(Source excerpt)
** Begin **
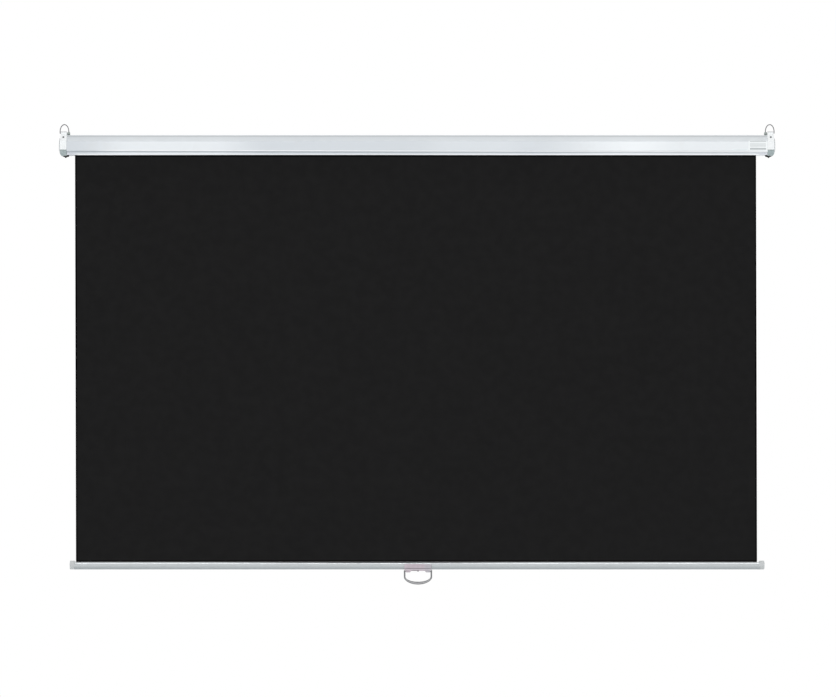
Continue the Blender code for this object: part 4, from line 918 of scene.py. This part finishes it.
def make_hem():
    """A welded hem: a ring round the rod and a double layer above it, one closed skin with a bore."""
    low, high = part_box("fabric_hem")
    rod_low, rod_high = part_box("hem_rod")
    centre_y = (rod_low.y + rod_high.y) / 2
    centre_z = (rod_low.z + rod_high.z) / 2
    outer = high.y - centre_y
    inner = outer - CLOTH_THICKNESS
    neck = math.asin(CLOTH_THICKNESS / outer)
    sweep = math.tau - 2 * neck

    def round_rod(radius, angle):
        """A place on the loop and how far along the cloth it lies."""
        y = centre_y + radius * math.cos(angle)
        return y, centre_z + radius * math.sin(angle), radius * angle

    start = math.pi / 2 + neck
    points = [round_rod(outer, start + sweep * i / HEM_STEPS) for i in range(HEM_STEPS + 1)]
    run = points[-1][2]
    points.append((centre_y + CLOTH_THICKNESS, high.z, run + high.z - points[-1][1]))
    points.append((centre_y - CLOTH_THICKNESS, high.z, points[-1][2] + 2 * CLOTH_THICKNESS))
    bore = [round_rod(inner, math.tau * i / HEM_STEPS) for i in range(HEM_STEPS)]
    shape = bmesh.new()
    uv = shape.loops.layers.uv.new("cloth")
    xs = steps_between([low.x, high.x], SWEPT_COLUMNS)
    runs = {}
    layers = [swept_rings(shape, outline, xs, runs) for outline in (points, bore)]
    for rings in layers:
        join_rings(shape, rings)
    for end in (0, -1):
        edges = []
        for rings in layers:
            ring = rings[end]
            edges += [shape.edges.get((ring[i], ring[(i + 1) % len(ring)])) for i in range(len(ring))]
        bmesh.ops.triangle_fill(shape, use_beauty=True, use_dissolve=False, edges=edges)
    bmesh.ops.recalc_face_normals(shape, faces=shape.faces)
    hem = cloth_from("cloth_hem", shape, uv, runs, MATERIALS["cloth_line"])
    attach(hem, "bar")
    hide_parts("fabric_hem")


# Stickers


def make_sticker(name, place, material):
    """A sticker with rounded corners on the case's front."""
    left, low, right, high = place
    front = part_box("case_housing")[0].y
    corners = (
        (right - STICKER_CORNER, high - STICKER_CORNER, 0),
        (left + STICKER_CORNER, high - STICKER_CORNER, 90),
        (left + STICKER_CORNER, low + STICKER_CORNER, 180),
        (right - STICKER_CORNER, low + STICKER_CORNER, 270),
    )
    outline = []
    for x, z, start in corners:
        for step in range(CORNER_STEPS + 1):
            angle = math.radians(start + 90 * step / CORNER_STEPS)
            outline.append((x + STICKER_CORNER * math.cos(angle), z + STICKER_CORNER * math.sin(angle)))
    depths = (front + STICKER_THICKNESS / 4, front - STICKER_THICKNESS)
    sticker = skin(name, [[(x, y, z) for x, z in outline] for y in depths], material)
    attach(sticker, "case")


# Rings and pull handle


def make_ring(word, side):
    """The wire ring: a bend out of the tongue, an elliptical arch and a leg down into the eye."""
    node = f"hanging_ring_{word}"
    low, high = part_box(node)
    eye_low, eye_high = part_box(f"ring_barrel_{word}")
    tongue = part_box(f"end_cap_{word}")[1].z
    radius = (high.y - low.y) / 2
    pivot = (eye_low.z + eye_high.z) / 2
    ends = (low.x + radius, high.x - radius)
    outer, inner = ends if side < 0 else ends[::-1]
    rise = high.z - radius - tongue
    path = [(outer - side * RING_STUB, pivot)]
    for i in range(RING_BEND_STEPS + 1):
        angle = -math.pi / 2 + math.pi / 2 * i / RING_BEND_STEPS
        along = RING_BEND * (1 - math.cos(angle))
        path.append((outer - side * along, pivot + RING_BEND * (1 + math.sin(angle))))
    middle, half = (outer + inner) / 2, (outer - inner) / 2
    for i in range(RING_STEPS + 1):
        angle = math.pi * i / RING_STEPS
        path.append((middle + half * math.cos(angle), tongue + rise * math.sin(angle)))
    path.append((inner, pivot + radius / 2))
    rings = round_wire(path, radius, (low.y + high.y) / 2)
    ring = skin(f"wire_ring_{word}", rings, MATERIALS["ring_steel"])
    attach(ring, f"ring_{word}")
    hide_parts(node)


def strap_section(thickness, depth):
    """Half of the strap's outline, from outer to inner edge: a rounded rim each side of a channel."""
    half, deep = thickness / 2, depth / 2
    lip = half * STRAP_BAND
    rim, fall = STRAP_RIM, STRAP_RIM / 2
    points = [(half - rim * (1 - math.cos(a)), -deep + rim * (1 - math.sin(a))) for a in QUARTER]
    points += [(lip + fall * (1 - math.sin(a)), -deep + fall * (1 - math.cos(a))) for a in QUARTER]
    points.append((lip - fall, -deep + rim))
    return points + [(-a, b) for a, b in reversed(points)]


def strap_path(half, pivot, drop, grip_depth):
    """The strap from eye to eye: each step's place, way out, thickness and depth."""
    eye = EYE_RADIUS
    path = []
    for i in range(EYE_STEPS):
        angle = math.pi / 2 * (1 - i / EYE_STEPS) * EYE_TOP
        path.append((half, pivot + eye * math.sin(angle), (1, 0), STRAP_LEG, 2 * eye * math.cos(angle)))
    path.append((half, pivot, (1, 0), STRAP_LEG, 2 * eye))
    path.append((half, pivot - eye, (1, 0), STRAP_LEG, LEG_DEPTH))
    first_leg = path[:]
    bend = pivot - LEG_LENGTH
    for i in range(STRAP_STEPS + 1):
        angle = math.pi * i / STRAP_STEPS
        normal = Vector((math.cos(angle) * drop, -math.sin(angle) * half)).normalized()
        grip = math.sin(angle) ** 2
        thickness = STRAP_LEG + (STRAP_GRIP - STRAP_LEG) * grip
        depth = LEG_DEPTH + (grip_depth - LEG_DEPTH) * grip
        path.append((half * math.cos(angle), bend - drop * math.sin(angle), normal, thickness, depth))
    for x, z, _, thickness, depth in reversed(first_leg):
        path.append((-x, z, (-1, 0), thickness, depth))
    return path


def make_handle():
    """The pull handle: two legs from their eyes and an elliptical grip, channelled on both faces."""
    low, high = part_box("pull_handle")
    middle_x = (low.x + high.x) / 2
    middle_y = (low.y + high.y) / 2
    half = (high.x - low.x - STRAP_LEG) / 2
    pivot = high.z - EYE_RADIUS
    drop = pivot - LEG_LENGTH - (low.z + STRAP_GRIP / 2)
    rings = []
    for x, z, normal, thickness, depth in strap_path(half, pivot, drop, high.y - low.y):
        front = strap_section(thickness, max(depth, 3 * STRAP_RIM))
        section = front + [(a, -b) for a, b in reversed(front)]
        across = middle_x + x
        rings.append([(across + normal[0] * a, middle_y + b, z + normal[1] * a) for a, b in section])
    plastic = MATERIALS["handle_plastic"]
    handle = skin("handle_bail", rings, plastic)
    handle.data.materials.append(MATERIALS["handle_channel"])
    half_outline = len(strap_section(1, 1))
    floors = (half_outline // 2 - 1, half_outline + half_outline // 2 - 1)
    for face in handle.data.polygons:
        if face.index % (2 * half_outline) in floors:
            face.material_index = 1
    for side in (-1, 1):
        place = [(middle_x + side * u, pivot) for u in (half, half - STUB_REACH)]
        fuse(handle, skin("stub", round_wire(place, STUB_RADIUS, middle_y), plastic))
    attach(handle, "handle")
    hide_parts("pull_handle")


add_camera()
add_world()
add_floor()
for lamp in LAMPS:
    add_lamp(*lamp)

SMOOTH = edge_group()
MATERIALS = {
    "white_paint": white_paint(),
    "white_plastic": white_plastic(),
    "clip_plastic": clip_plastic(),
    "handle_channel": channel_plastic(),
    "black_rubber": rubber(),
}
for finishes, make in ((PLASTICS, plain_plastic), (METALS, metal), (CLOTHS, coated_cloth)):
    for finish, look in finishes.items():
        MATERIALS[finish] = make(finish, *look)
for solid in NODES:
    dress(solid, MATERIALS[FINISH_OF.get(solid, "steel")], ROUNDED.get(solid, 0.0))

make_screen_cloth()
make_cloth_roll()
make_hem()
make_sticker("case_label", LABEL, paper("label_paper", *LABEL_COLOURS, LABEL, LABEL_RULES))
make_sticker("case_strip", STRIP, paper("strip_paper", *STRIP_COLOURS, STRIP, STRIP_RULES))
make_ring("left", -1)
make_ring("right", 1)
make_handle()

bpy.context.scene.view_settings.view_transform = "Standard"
** End **
(Instruction)
Looking at the material above, please copy exactly every line from its first line through the line containing "left, low, right, high = place", with both ends included and nothing else.

(Result of the task)
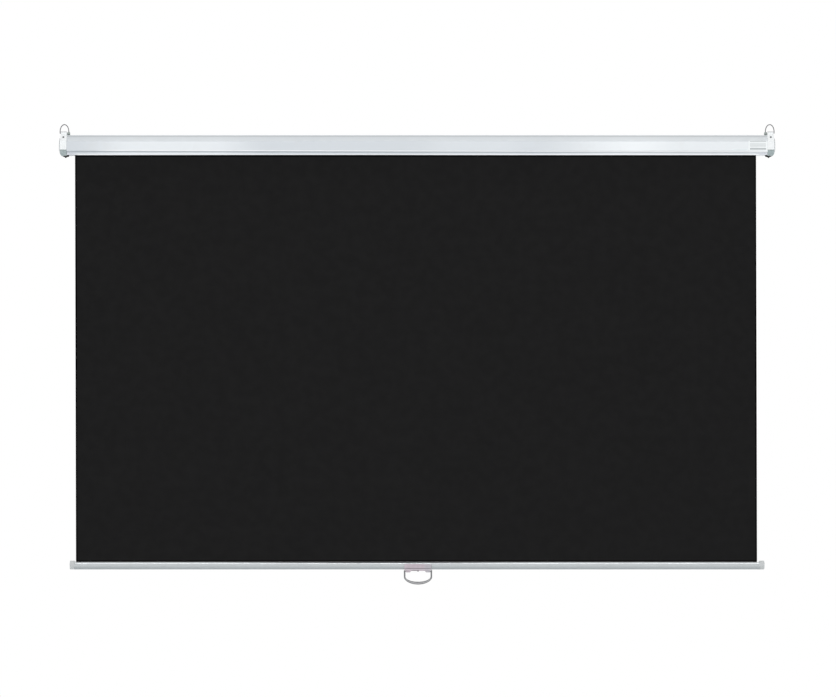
Continue the Blender code for this object: part 4, from line 918 of scene.py. This part finishes it.
def make_hem():
    """A welded hem: a ring round the rod and a double layer above it, one closed skin with a bore."""
    low, high = part_box("fabric_hem")
    rod_low, rod_high = part_box("hem_rod")
    centre_y = (rod_low.y + rod_high.y) / 2
    centre_z = (rod_low.z + rod_high.z) / 2
    outer = high.y - centre_y
    inner = outer - CLOTH_THICKNESS
    neck = math.asin(CLOTH_THICKNESS / outer)
    sweep = math.tau - 2 * neck

    def round_rod(radius, angle):
        """A place on the loop and how far along the cloth it lies."""
        y = centre_y + radius * math.cos(angle)
        return y, centre_z + radius * math.sin(angle), radius * angle

    start = math.pi / 2 + neck
    points = [round_rod(outer, start + sweep * i / HEM_STEPS) for i in range(HEM_STEPS + 1)]
    run = points[-1][2]
    points.append((centre_y + CLOTH_THICKNESS, high.z, run + high.z - points[-1][1]))
    points.append((centre_y - CLOTH_THICKNESS, high.z, points[-1][2] + 2 * CLOTH_THICKNESS))
    bore = [round_rod(inner, math.tau * i / HEM_STEPS) for i in range(HEM_STEPS)]
    shape = bmesh.new()
    uv = shape.loops.layers.uv.new("cloth")
    xs = steps_between([low.x, high.x], SWEPT_COLUMNS)
    runs = {}
    layers = [swept_rings(shape, outline, xs, runs) for outline in (points, bore)]
    for rings in layers:
        join_rings(shape, rings)
    for end in (0, -1):
        edges = []
        for rings in layers:
            ring = rings[end]
            edges += [shape.edges.get((ring[i], ring[(i + 1) % len(ring)])) for i in range(len(ring))]
        bmesh.ops.triangle_fill(shape, use_beauty=True, use_dissolve=False, edges=edges)
    bmesh.ops.recalc_face_normals(shape, faces=shape.faces)
    hem = cloth_from("cloth_hem", shape, uv, runs, MATERIALS["cloth_line"])
    attach(hem, "bar")
    hide_parts("fabric_hem")


# Stickers


def make_sticker(name, place, material):
    """A sticker with rounded corners on the case's front."""
    left, low, right, high = place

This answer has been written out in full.